President Ahmed al-Sharaa's decision to issue a decree guaranteeing the rights of the Kurdish community in Syria—a community that had suffered decades of discrimination and persecution under Baathist rule—was an important step forward. By doing this, he shows that his stance against the Syrian Democratic Forces (SDF), whom his army is currently battling, has nothing to do with his stance towards Syrian Kurdish citizens.
The decree was widely celebrated, though some Kurdish and even non-Kurdish figures rejected it. These figures are not interested, and were never interested, in a political solution; they are just looking to incite—one day along ethnic lines and another day on sectarian lines.

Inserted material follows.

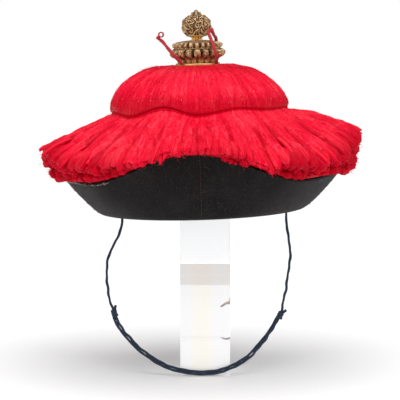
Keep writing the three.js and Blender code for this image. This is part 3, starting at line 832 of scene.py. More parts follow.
def feltSection(middle, wall):
    # the closed section of a felt wall round its middle line, with rounded ends
    along = np.gradient(middle, axis=1)
    along /= np.linalg.norm(along, axis=-1)[..., None]
    out = np.stack([along[..., 1], -along[..., 0]], -1) * wall / 2
    caps = []
    for row, sign in ((-1, 1), (0, -1)):
        turns = np.linspace(0, math.pi, 7)[1:-1][None, :, None]
        spread = out[:, row, None] * np.cos(turns) + along[:, row, None] * np.sin(turns) * wall / 2
        caps.append(middle[:, row, None] + sign * spread)
    return np.concatenate([middle + out, caps[0], (middle - out)[:, ::-1], caps[1]], 1)


def makeBrim(setup):
    azimuth = np.arange(setup["columns"]) * 360 / setup["columns"]
    edgeRadius, edgeHeight = brimEdge(azimuth)
    fold = setup["foldRadius"]
    lines = []
    for height in np.linspace(setup["innerHeight"], foldHeight + 1, 8):
        lines.append(ringRow(azimuth, legRadius, height))
    for turn in np.radians(np.linspace(180, 315, 12)):
        radius, height = foldCentre + fold * math.cos(turn), foldHeight + fold * math.sin(turn)
        lines.append(ringRow(azimuth, radius, height))
    wallRadius, wallHeight = lines[-1][0]
    for share in np.linspace(0, 1, 30)[1:]:
        bow = setup["bow"] * ripple(11, azimuth, share * 3, (2, 9), 1.5) * math.sin(math.pi * share)
        height = mix(wallHeight, edgeHeight, share ** setup["roll"])
        lines.append(ringRow(azimuth, mix(wallRadius, edgeRadius, share) + bow, height))
    section = feltSection(np.stack(lines, 1), setup["wall"] - 0.1)
    rows = section.shape[1]
    # the seams at the front and the back draw the outer face in
    away = np.abs(np.mod(azimuth[:, None] - setup["seamAzimuth"] + 90, 180) - 90)
    outer = (np.arange(rows)[None, :] > 8) & (np.arange(rows)[None, :] < len(lines))
    section[..., 0] -= setup["seamDepth"] * np.exp(-(away / setup["seamWidth"]) ** 2) * outer
    along = np.linspace(0, 150, rows)[None, :]
    piece = ringPiece("brim_felt", section, azimuth[:, None], along, finishes["felt"])
    finishPiece(piece, ["brim"])


makeCrown(crownSetup)
makeBrim(brimSetup)
print("felt made")

flossSetup = {
    "waistHeight": 102.4, "waistRadius": 89.2, "waistCord": 2.0, "waistWave": 5,
    "pinch": 1.35, "pinchOpen": 0.6, "pinchAzimuth": -24,
    "capRadius": 90.6, "capTop": 147.6, "capTopRadius": 40, "capSlump": 3.5, "plateRadius": 22.5,
    "skirtReach": 76, "skirtTip": 36, "skirtSwell": 4, "foldDepth": 5, "lockDepth": 7,
    "tuftCover": 7.0, "tuftGap": 1.5, "gap": 0.3, "skin": 0.35, "fibre": 0.0004,
}
waistTable = [
    # azimuth, rise
    (-90, -0.36), (-70, 0), (-50, -0.8), (-22, 1), (-1, -0.6), (25, 0.46), (50, -0.04), (75, 0.1),
    (105, -0.4), (130, 0.5), (155, -0.5), (180, 0.6), (208, -0.5), (240, 0.4),
]
capTable = [
    # inward, upward
    (0, 0.06), (0.015, 0.22), (0.12, 0.46), (0.33, 0.7), (0.66, 0.91), (1, 1),
]
skirtTable = [
    # azimuth, reach, upper lip, lower lip, swell
    (-105, 0.95, 0.93, 0, 0.3), (-90, 0.95, 0.93, -0.02, 0.1), (-76, 0.96, 0.9, 0.04, 0.3),
    (-63, 0.94, 0.7, 0.1, 0.5), (-50, 0.9, 0.63, 0.15, 0.5), (-36, 0.87, 0.5, 0.08, 0.5),
    (-23, 0.82, 0.12, 0, 0.6), (-10, 0.8, 0.2, -0.03, 0.5), (4, 0.8, 0.26, -0.04, 0.5),
    (16, 0.81, 0.34, -0.02, 0.6), (24, 0.84, 0.12, 0.04, 0.6), (38, 0.9, 0.72, 0.1, 0.5),
    (50, 0.92, 0.5, 0.18, 0.6), (63, 0.96, 0.68, 0.1, 0.8), (77, 0.99, 1.05, 0, 1),
    (90, 0.99, 1.18, -0.07, 1), (104, 0.98, 1.05, 0, 0.9), (130, 0.92, 0.6, 0.12, 0.5),
    (150, 0.86, 0.35, 0.02, 0.6), (165, 0.81, 0.2, -0.02, 0.5), (180, 0.8, 0.26, -0.04, 0.5),
    (195, 0.81, 0.22, -0.02, 0.5), (212, 0.87, 0.4, 0.05, 0.6), (232, 0.93, 0.62, 0.12, 0.5),
]
foldTable = [
    # azimuth, depth, width in degrees
    (-86, 0.8, 2.2), (-72, 1.1, 2.2), (-58, 1.4, 2), (-43, 1.5, 2), (-30, 0.5, 1.6), (-17, 1, 1.8),
    (-1, 0.8, 1.4), (12, 0.4, 1.4), (27, 1.3, 1.7), (36, 0.7, 2.4), (48, 0.9, 1.8), (62, 1.5, 2),
    (77, 1.2, 2), (93, 0.6, 3), (120, 0.9, 3), (147, 0.7, 2.5), (174, 1, 3), (201, 0.7, 3),
    (222, 0.9, 3), (249, 0.7, 3),
]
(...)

How can any state be expected to tolerate the continued presence of an armed militia that controls parts of its territory and imposes its will through coercion? And if this is unacceptable in Syria, why should it be acceptable in Lebanon with Hezbollah? The SDF hides behind Kurdish identity to justify its actions, just as Hezbollah cloaks itself in its Shiite identity.
Supporters of the SDF argue that the Syrian state is either unwilling or unable to grant Kurds their rights. Hezbollah supporters claim the Lebanese state is too weak to protect its Shiite citizens, but the rejection or acceptance of armed factions within a state has nothing to do with ideology. It concerns the very foundations upon which a state is built.
Following the Taif Agreement, Hezbollah retained its weapons under the pretext of resisting Israeli occupation in the south. After Israel withdrew in 2000, the justification shifted to the Shebaa Farms. Later still, the party adopted a doctrine of self-preservation: weapons to protect the weapons. Arms became both the means and the end.